Bridging Worlds: Science and Indigenous Knowledge
The intersection of seismology and Indigenous storytelling isn’t just about history. It’s about future preparedness.
Eastern North America is home to major cities—Boston, Montreal, Quebec City—built on older infrastructure, often not designed with earthquake resistance in mind. A large, unexpected quake in this region could be devastating. Understanding the long-term seismic cycle isn’t just an academic exercise—it’s a public safety priority.
To build more accurate seismic hazard models, scientists need data that goes back thousands of years. Written history gives us four centuries. The earth gives us limited clues unless a quake leaves behind clear geological evidence like liquefaction or offset strata.
But the stories?

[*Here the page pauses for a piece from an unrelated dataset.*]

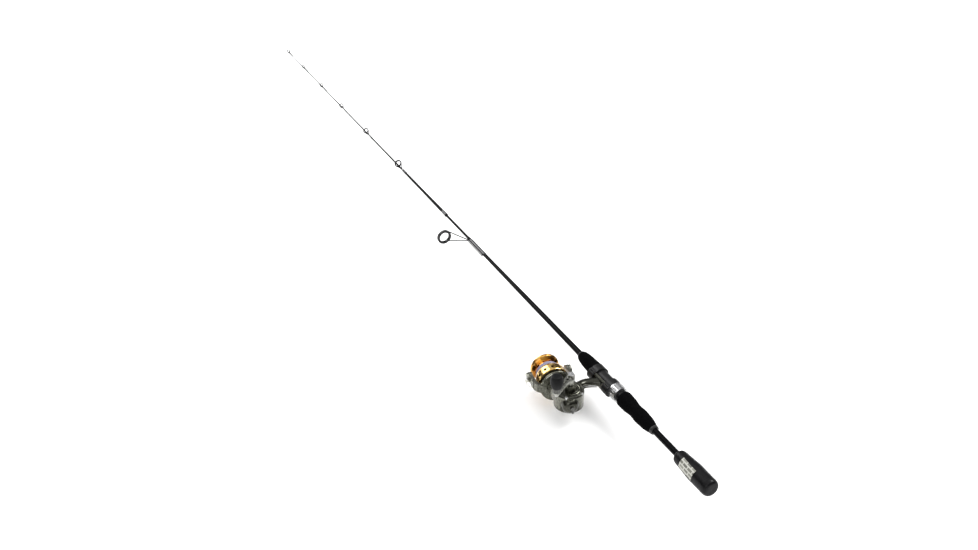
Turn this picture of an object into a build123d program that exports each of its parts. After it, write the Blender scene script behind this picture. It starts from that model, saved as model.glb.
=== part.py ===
from build123d import *
import os
from math import sin, cos, pi, radians

# Two-piece light spinning rod with a small fixed-spool reel.
# Frame: origin at the centre of the butt end on the rod axis, +X to the tip,
# +Y from the rod towards the reel, +Z up with the crank on the +Z side.
# Millimetres. Reel parts are drawn in the reel frame: X along the spool axis.

# ---------------------------------------------------------------- fits
RUN = 0.05               # radial running clearance
PRESS = 0.005            # radial gap of a tight fit
GLUE = 0.02              # radial gap of a glued or wound fit

# ---------------------------------------------------------------- rod
BLANK_R = 4.7            # blank under the handle
BORE = BLANK_R + GLUE    # bore of the handle parts
BUTT_GRIP_R = 13.1
SEAT_R = 10.0
SPIGOT_X0, SPIGOT_X1 = 745.0, 890.0
SLEEVE_X0 = 828.0        # mouth of the tip section
TIP_TWIST = 65.0         # running guides against the stripper guide, degrees

# ---------------------------------------------------------------- reel
AXIS_TILT = 8.0          # spool axis against the rod, degrees
REEL_X, REEL_Y = 262.0, 76.0
SHAFT_R = 2.0
SHAFT_BORE = SHAFT_R + RUN
SLEEVE_R = 4.5           # pinion sleeve that carries the rotor
CASE_R, CASE_Y = 22.0, -7.0
CASE_TOP = 11.0          # joint of housing and side cover
CRANK_Y = -9.0           # crank axis off the spool axis
GEAR_SHAFT_R = 3.5
GEAR_BEARING_R = 6.0
TAIL_Y = -2.0            # axis of the tail and the anti-reverse lever
LEVER_R = 2.5
RAIL_X0, RAIL_X1, RAIL_R, RAIL_Z = -18.8, 13.8, 1.2, -7.0
WHEEL_XY = (-3.0, 0.4)
WHEEL_AXLE_R = 1.5
COVER_SCREWS = [(-15.0, -20.5), (15.5, -20.0), (-18.0, 4.0)]
GEAR_TEETH, PINION_TEETH, WHEEL_TEETH = 47, 9, 19
PIVOT_X = 64.0           # bail pivot along the spool axis
PIVOT_R = 2.5
BAIL_ANGLE = 62.0        # closed bail, from straight ahead towards -Z
CRANK_LEN = 46.0
CRANK_ANGLE = 132.5      # about the crank axis, from the reel's +X
CRANK_ARM_Z = 34.0       # underside of the crank arm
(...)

They span millennia.
Collaborating with Native communities, respecting their knowledge systems, and ensuring that their contributions are recognized and valued, offers a powerful path forward. It also opens up new possibilities for how we define science—not just as measurement and observation, but as memory, language, and place.
The Echoing Ground
The ground beneath our feet remembers. Sometimes it speaks in tremors and aftershocks. Sometimes in the names we give to hills and rivers. And sometimes, it speaks through stories—of booms in the night, of mountains that growl, of valleys that roll like waves.
In Moodus, they still hear the noises.
In Nashoba, the hill may still shake.
And in the words of the Seneca, the Cayuga, the Natick, and the Mi’kmaq, the earth still tells its story—if we are willing to listen.